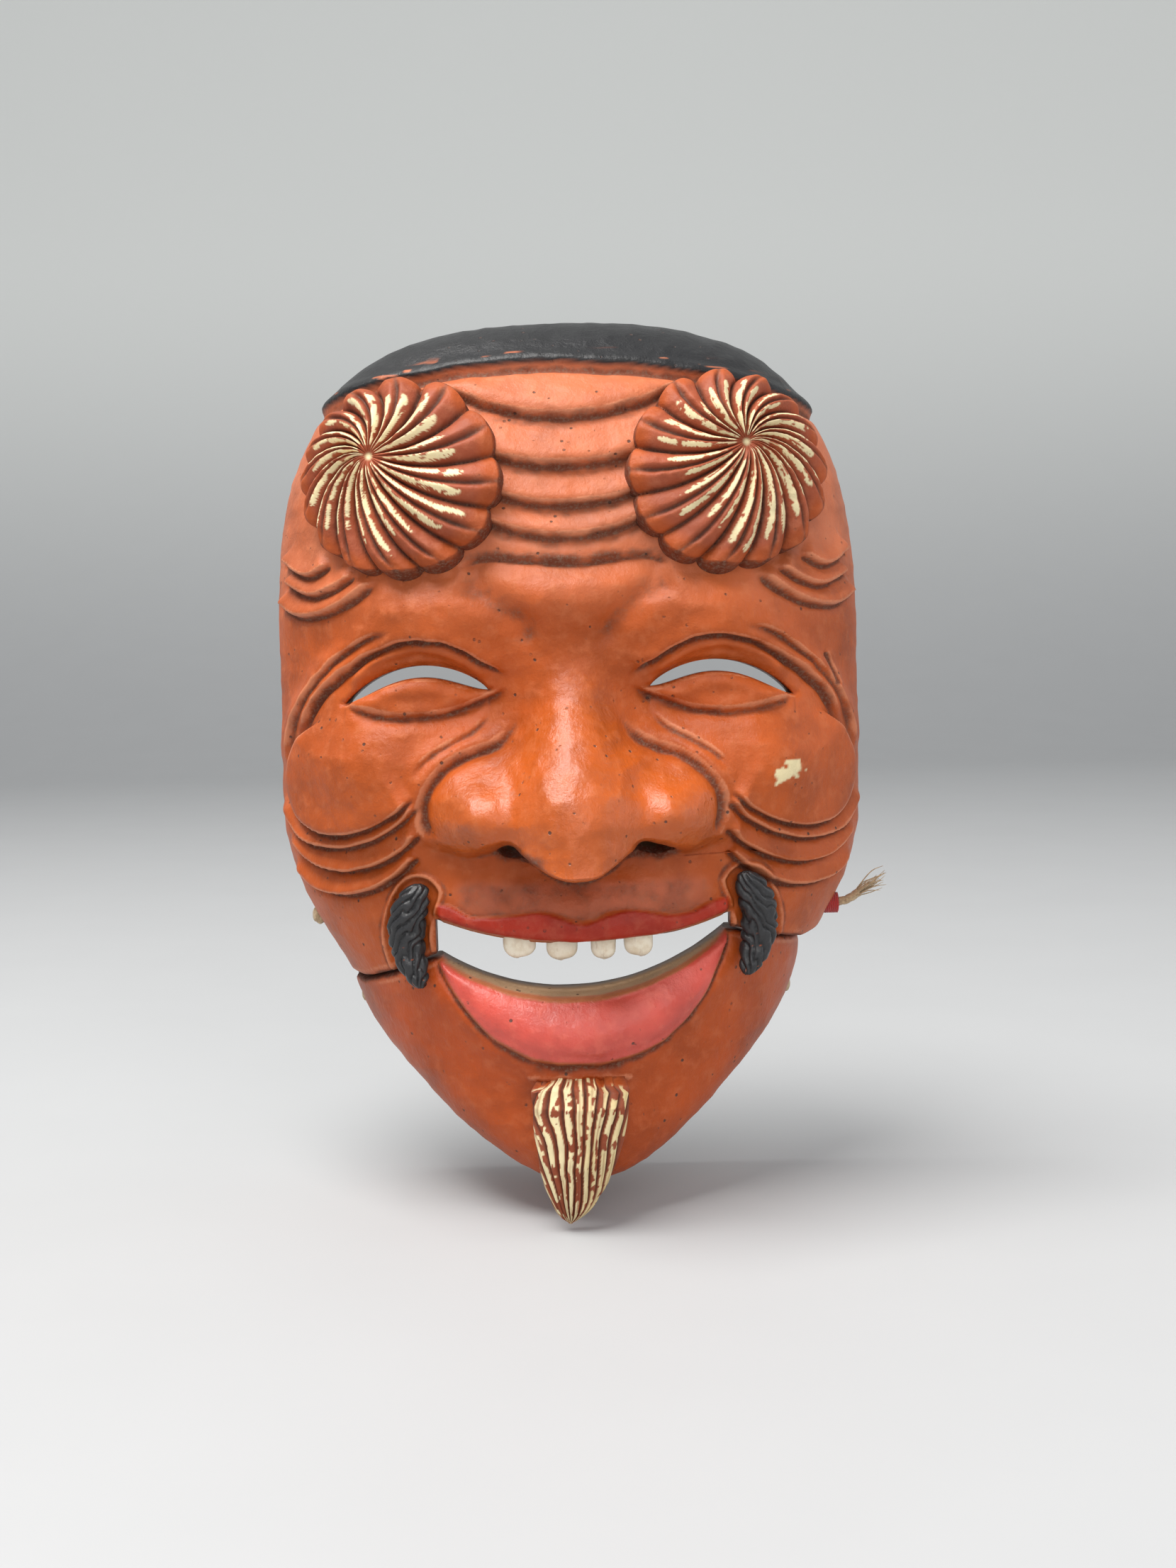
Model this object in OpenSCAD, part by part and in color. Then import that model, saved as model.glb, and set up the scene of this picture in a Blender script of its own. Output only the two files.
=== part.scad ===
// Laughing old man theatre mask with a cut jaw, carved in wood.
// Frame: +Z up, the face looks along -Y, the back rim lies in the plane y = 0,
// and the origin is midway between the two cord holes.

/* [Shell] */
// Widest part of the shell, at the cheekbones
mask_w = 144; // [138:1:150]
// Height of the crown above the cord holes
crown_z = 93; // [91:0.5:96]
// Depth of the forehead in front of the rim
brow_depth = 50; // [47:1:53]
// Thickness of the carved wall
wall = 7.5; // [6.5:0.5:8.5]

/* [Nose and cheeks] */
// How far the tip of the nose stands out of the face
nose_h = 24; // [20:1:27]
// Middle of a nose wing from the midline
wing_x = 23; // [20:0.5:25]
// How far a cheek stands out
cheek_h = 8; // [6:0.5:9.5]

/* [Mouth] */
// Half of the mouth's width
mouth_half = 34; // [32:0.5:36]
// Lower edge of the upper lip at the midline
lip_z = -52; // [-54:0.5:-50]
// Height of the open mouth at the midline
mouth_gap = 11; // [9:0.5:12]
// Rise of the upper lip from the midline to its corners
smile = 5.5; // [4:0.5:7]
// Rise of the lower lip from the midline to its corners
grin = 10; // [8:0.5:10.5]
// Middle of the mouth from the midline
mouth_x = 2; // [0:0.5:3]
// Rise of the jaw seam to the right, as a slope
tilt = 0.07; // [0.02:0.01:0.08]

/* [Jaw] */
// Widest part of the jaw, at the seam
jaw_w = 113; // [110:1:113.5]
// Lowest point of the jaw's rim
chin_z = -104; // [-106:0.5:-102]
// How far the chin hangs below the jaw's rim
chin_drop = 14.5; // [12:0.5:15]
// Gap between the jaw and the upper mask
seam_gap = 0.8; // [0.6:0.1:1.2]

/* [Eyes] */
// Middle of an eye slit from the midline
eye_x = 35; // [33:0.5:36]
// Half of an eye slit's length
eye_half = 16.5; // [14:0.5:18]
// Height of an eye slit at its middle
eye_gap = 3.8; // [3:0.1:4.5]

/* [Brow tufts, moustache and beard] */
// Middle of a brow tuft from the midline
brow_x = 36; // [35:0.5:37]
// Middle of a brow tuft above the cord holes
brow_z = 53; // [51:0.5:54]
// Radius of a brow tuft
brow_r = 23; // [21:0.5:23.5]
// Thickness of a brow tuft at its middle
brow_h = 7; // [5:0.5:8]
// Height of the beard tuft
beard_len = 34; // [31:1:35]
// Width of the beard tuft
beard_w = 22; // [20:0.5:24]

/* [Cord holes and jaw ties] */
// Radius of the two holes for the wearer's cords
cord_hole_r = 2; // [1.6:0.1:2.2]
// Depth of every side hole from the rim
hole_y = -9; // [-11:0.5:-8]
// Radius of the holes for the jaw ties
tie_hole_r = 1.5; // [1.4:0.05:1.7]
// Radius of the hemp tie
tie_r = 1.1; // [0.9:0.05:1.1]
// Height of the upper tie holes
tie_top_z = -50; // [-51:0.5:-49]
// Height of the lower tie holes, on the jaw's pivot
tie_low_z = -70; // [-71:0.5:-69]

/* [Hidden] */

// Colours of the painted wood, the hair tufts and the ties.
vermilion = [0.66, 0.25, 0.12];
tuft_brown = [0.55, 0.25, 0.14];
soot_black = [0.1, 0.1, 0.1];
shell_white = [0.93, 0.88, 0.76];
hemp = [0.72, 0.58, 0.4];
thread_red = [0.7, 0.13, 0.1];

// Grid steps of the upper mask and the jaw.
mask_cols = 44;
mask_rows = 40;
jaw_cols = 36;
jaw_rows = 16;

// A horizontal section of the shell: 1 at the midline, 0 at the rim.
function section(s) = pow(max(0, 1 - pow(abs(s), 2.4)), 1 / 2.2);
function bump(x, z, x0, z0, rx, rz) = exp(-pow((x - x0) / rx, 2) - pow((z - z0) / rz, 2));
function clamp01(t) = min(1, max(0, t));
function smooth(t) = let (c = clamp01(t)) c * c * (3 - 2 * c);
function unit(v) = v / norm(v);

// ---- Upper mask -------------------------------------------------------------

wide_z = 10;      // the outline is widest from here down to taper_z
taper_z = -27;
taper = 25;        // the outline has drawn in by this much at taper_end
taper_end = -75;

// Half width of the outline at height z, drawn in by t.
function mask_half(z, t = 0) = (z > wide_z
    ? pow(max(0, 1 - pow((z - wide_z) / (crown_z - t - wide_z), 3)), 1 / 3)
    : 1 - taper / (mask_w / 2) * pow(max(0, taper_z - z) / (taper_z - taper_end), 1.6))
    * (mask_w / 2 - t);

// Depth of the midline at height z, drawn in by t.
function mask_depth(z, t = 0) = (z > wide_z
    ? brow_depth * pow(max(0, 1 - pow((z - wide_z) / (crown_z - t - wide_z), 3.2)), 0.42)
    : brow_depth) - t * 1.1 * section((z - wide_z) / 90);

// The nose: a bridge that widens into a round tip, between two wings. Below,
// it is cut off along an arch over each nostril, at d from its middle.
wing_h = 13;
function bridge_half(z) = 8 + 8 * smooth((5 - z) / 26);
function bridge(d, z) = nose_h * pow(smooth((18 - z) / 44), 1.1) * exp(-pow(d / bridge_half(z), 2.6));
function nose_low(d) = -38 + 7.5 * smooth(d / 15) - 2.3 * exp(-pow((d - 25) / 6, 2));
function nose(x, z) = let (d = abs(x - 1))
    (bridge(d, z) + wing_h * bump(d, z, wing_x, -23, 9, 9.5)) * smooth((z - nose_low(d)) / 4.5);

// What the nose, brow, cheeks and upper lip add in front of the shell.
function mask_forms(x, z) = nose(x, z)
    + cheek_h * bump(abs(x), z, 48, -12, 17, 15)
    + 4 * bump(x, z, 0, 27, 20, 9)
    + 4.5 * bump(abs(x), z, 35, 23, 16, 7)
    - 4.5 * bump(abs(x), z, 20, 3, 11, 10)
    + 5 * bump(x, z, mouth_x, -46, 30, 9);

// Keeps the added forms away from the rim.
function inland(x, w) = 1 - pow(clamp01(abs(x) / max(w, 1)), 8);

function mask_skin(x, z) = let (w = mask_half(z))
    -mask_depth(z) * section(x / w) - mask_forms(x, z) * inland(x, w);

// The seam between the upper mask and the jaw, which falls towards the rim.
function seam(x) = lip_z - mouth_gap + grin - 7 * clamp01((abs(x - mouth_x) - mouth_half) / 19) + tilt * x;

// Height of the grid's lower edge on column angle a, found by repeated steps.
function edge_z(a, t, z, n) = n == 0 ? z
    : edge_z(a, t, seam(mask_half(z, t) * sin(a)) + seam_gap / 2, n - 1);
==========
Problem to solve ->
Set down, exactly as written, each line of the data from its opening line through the one containing "two cord holes.". Output nothing more.

Result of this task ->
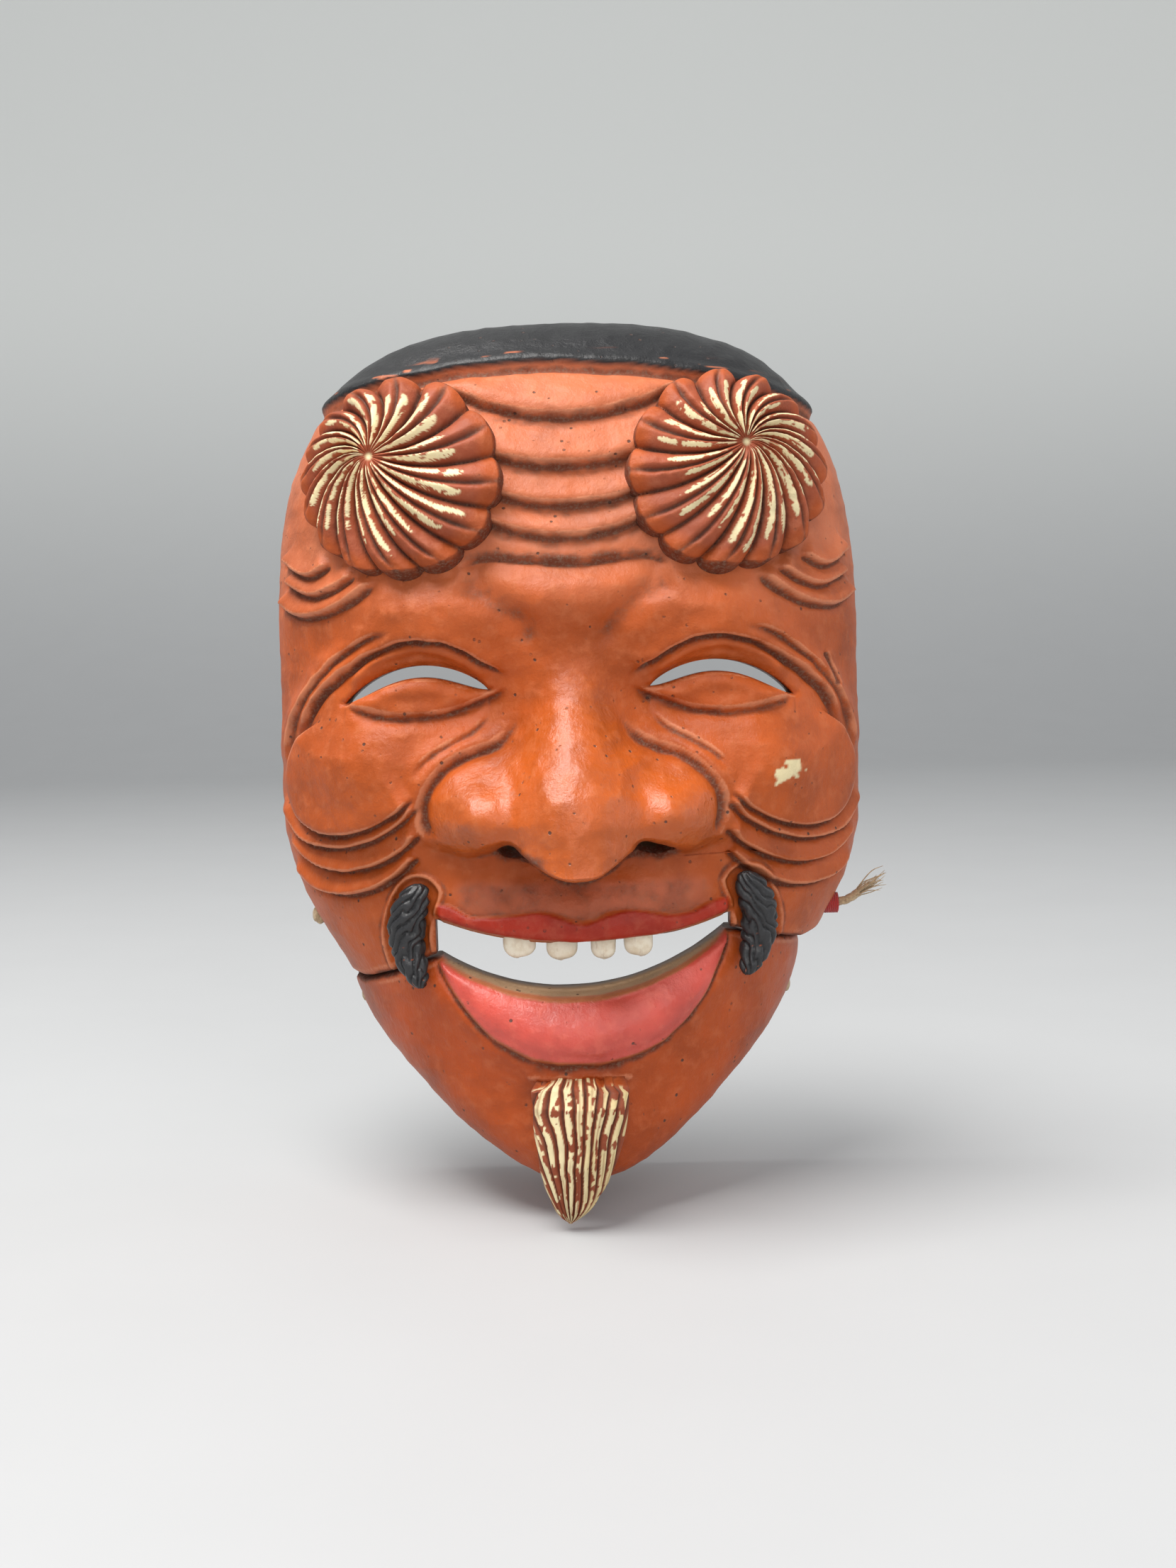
Model this object in OpenSCAD, part by part and in color. Then import that model, saved as model.glb, and set up the scene of this picture in a Blender script of its own. Output only the two files.
=== part.scad ===
// Laughing old man theatre mask with a cut jaw, carved in wood.
// Frame: +Z up, the face looks along -Y, the back rim lies in the plane y = 0,
// and the origin is midway between the two cord holes.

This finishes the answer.